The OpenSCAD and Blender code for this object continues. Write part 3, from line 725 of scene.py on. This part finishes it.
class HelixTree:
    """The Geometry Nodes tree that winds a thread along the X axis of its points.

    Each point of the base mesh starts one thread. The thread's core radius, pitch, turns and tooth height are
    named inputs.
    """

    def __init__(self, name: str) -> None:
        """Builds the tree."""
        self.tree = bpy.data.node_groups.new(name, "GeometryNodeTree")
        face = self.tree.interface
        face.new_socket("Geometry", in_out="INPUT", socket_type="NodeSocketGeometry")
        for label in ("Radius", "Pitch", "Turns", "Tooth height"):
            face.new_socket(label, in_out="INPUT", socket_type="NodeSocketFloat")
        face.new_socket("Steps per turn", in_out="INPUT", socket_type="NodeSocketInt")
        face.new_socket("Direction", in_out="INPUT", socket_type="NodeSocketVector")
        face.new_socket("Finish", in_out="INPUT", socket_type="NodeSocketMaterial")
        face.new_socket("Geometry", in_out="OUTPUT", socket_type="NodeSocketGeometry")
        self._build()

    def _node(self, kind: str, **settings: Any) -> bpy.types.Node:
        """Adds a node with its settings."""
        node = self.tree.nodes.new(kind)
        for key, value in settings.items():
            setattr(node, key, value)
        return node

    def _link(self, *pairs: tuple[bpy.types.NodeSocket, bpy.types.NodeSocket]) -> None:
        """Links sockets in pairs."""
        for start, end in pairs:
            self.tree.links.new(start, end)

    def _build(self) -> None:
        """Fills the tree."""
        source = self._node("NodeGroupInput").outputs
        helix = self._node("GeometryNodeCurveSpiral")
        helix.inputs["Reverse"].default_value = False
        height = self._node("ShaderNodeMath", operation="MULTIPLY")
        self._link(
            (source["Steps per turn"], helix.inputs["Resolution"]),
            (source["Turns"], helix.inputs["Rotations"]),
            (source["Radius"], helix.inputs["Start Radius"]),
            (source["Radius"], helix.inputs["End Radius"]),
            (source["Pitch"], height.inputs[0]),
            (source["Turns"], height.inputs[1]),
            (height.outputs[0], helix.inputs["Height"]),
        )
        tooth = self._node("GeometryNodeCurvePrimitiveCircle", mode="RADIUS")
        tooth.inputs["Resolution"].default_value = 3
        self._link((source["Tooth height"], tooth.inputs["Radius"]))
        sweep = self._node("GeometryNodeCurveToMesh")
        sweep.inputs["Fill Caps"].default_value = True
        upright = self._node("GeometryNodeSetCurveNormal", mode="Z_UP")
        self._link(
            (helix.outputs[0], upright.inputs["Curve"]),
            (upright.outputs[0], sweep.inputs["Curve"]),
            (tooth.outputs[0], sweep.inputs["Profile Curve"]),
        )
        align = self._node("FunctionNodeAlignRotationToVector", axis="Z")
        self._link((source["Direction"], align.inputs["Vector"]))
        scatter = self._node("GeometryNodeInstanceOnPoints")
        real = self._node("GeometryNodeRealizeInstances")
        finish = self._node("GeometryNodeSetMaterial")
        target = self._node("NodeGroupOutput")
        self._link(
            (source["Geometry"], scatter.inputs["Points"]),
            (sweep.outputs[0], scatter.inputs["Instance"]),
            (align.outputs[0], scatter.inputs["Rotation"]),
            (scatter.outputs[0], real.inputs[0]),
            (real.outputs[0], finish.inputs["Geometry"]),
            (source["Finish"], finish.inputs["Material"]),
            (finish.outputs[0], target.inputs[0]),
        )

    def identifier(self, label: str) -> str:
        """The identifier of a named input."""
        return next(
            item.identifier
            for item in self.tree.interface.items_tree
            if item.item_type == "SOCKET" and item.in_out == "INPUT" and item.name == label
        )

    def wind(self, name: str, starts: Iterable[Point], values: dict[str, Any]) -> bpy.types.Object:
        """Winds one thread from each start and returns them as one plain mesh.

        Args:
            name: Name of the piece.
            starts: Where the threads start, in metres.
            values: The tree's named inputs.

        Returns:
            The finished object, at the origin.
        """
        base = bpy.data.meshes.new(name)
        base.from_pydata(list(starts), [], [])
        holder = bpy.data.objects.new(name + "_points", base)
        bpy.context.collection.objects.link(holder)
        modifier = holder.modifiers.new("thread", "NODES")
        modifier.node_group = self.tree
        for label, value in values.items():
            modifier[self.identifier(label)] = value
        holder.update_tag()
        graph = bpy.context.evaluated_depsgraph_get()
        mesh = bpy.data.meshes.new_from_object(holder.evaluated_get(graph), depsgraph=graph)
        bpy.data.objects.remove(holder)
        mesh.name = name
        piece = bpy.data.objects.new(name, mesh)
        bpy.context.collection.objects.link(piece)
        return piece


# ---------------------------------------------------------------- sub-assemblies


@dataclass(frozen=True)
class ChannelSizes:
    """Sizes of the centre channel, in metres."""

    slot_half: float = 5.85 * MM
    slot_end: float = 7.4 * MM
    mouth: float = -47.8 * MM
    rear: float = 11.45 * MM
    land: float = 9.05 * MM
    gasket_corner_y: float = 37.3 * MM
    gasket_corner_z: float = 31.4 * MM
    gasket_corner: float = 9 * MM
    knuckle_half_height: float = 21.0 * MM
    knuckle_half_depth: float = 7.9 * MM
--
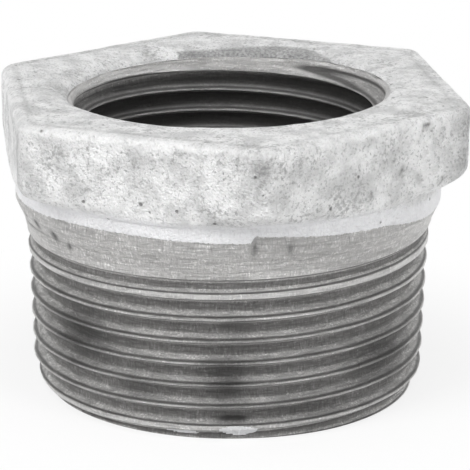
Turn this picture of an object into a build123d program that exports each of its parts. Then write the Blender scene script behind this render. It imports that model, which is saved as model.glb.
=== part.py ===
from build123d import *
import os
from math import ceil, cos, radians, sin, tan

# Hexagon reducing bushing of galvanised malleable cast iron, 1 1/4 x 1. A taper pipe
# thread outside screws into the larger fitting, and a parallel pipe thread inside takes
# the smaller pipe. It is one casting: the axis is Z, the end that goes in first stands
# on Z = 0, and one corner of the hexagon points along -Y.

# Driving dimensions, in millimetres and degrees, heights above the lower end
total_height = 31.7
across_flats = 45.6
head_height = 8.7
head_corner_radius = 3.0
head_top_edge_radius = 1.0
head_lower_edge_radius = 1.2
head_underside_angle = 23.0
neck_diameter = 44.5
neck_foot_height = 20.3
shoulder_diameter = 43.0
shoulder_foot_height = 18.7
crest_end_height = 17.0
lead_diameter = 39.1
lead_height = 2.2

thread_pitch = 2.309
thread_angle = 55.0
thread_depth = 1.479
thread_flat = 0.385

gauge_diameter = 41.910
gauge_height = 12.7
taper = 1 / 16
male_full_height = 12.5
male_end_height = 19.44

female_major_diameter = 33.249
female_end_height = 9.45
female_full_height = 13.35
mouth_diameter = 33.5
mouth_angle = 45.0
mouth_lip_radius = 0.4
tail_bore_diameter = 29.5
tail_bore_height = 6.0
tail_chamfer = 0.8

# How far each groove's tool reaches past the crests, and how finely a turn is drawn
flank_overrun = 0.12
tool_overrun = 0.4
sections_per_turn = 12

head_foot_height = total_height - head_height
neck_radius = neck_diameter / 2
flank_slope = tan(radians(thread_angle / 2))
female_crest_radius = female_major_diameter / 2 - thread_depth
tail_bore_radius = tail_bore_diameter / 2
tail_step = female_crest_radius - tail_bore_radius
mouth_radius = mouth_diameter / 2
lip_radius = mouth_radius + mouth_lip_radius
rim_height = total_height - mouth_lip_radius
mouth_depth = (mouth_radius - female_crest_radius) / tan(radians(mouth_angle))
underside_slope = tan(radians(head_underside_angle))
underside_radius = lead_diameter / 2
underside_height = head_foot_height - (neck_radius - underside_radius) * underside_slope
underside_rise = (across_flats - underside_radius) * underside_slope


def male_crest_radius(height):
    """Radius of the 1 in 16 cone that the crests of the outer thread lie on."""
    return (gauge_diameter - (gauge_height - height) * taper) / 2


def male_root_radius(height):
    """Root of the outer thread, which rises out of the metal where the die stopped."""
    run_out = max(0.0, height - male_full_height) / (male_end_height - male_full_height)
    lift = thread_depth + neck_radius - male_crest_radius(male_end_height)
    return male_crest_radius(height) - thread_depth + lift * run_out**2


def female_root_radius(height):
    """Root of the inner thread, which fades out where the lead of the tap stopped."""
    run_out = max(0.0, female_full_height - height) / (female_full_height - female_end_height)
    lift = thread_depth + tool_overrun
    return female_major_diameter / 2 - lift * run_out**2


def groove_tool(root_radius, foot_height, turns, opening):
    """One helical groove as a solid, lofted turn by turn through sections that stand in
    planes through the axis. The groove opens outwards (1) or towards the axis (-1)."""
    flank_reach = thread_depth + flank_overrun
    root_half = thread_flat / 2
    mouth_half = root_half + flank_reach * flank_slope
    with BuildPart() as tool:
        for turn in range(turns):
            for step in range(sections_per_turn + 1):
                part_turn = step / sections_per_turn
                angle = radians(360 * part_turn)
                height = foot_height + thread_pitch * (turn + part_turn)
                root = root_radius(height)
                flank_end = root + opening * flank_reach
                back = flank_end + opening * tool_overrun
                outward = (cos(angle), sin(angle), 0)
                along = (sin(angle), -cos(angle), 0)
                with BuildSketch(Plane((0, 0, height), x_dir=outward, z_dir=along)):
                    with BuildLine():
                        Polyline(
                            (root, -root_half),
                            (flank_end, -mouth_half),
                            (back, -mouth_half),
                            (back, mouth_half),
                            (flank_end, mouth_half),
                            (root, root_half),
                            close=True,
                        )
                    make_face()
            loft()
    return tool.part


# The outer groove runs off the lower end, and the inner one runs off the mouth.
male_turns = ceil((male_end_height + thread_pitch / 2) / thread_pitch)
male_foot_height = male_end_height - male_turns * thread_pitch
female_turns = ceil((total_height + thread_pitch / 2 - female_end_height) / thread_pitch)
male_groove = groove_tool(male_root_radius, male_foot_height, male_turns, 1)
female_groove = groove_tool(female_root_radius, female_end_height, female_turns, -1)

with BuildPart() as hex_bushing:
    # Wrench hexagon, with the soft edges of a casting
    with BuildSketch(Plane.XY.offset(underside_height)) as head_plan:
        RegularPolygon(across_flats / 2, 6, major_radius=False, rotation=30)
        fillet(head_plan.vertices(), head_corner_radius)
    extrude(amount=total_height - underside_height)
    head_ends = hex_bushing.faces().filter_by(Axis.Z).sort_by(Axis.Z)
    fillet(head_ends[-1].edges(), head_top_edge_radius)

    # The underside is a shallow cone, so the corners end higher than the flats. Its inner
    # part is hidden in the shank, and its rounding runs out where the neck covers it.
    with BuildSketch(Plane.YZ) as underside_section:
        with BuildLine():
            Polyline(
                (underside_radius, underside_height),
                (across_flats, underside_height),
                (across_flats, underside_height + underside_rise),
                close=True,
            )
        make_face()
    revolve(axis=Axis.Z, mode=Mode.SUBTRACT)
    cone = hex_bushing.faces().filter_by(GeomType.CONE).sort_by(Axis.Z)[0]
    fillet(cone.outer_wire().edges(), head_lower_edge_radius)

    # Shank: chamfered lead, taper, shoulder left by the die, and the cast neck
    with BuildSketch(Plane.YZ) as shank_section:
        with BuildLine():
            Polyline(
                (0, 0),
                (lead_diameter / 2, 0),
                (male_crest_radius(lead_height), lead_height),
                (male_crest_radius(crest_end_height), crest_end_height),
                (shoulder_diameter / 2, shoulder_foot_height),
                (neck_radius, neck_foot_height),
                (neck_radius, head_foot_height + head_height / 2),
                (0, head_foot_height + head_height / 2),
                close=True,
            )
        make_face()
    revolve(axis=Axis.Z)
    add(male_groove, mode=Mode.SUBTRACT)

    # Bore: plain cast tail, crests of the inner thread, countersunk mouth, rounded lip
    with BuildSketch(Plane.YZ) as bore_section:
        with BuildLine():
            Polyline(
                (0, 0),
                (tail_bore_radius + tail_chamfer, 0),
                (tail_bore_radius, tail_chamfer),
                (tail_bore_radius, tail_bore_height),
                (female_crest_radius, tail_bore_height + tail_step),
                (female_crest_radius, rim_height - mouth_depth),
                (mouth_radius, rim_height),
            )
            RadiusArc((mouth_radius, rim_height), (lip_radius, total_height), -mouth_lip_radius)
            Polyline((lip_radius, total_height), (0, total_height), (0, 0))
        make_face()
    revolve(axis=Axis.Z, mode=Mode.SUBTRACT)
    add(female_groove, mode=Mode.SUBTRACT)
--
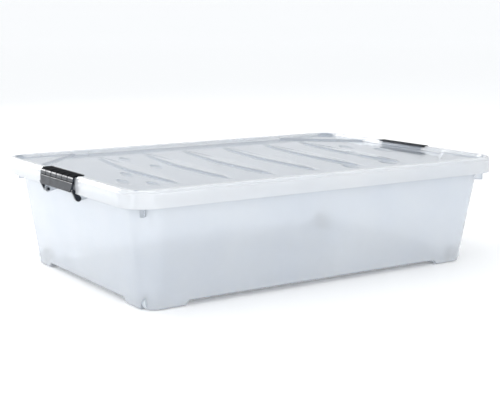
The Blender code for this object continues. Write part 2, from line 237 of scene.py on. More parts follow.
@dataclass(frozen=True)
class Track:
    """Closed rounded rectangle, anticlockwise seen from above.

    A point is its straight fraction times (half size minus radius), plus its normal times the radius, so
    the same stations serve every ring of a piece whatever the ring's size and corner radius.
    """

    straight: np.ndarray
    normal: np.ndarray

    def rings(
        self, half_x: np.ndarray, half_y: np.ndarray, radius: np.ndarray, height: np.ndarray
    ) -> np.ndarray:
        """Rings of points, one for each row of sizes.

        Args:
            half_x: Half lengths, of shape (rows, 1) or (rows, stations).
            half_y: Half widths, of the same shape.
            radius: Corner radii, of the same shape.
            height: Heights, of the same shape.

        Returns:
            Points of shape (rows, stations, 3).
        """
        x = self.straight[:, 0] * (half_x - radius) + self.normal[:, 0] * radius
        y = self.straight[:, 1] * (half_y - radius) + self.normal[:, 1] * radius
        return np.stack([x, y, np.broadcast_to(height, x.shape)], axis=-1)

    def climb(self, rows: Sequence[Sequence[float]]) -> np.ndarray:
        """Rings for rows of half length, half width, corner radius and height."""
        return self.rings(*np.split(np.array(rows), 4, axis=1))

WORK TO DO
Nothing beyond the lines starting at the line containing "Turn this picture" and ending at the line containing "# on Z = 0, and" is to be reproduced; reproduce those lines exactly, both ends included.

CORRECT RESULT
Turn this picture of an object into a build123d program that exports each of its parts. Then write the Blender scene script behind this render. It imports that model, which is saved as model.glb.
=== part.py ===
from build123d import *
import os
from math import ceil, cos, radians, sin, tan

# Hexagon reducing bushing of galvanised malleable cast iron, 1 1/4 x 1. A taper pipe
# thread outside screws into the larger fitting, and a parallel pipe thread inside takes
# the smaller pipe. It is one casting: the axis is Z, the end that goes in first stands
# on Z = 0, and one corner of the hexagon points along -Y.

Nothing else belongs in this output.